** BEGIN Given material **

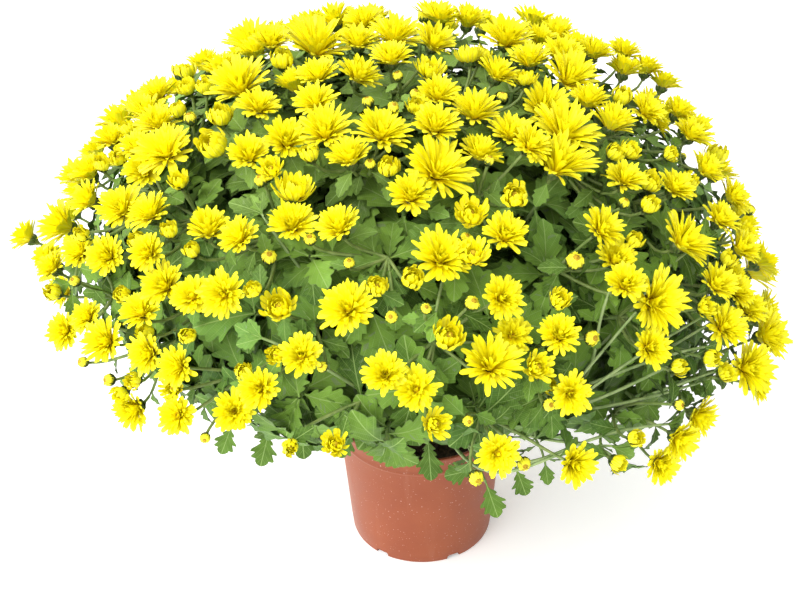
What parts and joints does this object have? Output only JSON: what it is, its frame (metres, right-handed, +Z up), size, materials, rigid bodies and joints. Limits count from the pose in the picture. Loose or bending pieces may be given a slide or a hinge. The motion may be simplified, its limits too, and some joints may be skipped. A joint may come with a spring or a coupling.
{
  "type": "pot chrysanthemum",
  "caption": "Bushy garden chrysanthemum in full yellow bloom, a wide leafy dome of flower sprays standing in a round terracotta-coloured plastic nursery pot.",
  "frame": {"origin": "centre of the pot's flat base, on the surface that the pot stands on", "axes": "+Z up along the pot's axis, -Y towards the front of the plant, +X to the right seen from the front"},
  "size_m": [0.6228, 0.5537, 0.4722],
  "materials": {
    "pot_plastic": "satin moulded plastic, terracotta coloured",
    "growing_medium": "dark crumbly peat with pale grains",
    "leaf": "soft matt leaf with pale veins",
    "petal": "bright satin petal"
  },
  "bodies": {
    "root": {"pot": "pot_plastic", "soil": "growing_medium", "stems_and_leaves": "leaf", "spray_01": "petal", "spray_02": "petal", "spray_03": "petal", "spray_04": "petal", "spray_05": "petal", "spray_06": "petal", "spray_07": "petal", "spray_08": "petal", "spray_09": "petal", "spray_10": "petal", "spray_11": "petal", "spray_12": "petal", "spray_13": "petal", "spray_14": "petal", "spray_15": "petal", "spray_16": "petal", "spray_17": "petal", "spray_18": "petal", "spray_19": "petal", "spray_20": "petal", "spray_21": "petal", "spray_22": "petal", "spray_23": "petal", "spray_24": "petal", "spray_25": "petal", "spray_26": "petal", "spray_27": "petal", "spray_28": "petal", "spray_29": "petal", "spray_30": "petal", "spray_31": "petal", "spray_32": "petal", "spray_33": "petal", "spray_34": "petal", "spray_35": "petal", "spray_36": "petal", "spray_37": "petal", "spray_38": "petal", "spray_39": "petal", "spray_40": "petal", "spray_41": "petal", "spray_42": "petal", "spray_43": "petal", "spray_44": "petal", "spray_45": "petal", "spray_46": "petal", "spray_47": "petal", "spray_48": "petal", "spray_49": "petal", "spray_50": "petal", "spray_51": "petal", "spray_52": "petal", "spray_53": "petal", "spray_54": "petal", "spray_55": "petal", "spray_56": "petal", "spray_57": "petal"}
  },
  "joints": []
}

** END Given material **

Task brief >> Set out the complete listing exactly as shown.

Answer >>
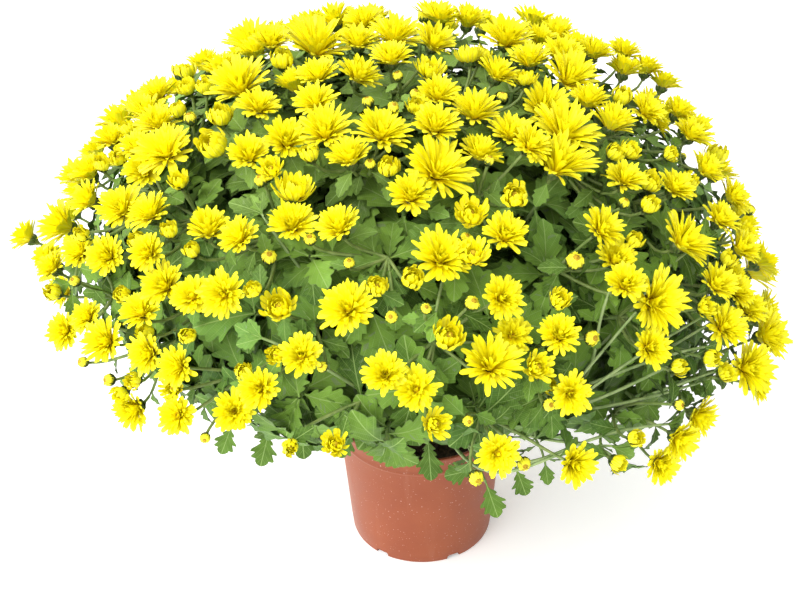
What parts and joints does this object have? Output only JSON: what it is, its frame (metres, right-handed, +Z up), size, materials, rigid bodies and joints. Limits count from the pose in the picture. Loose or bending pieces may be given a slide or a hinge. The motion may be simplified, its limits too, and some joints may be skipped. A joint may come with a spring or a coupling.
{
  "type": "pot chrysanthemum",
  "caption": "Bushy garden chrysanthemum in full yellow bloom, a wide leafy dome of flower sprays standing in a round terracotta-coloured plastic nursery pot.",
  "frame": {"origin": "centre of the pot's flat base, on the surface that the pot stands on", "axes": "+Z up along the pot's axis, -Y towards the front of the plant, +X to the right seen from the front"},
  "size_m": [0.6228, 0.5537, 0.4722],
  "materials": {
    "pot_plastic": "satin moulded plastic, terracotta coloured",
    "growing_medium": "dark crumbly peat with pale grains",
    "leaf": "soft matt leaf with pale veins",
    "petal": "bright satin petal"
  },
  "bodies": {
    "root": {"pot": "pot_plastic", "soil": "growing_medium", "stems_and_leaves": "leaf", "spray_01": "petal", "spray_02": "petal", "spray_03": "petal", "spray_04": "petal", "spray_05": "petal", "spray_06": "petal", "spray_07": "petal", "spray_08": "petal", "spray_09": "petal", "spray_10": "petal", "spray_11": "petal", "spray_12": "petal", "spray_13": "petal", "spray_14": "petal", "spray_15": "petal", "spray_16": "petal", "spray_17": "petal", "spray_18": "petal", "spray_19": "petal", "spray_20": "petal", "spray_21": "petal", "spray_22": "petal", "spray_23": "petal", "spray_24": "petal", "spray_25": "petal", "spray_26": "petal", "spray_27": "petal", "spray_28": "petal", "spray_29": "petal", "spray_30": "petal", "spray_31": "petal", "spray_32": "petal", "spray_33": "petal", "spray_34": "petal", "spray_35": "petal", "spray_36": "petal", "spray_37": "petal", "spray_38": "petal", "spray_39": "petal", "spray_40": "petal", "spray_41": "petal", "spray_42": "petal", "spray_43": "petal", "spray_44": "petal", "spray_45": "petal", "spray_46": "petal", "spray_47": "petal", "spray_48": "petal", "spray_49": "petal", "spray_50": "petal", "spray_51": "petal", "spray_52": "petal", "spray_53": "petal", "spray_54": "petal", "spray_55": "petal", "spray_56": "petal", "spray_57": "petal"}
  },
  "joints": []
}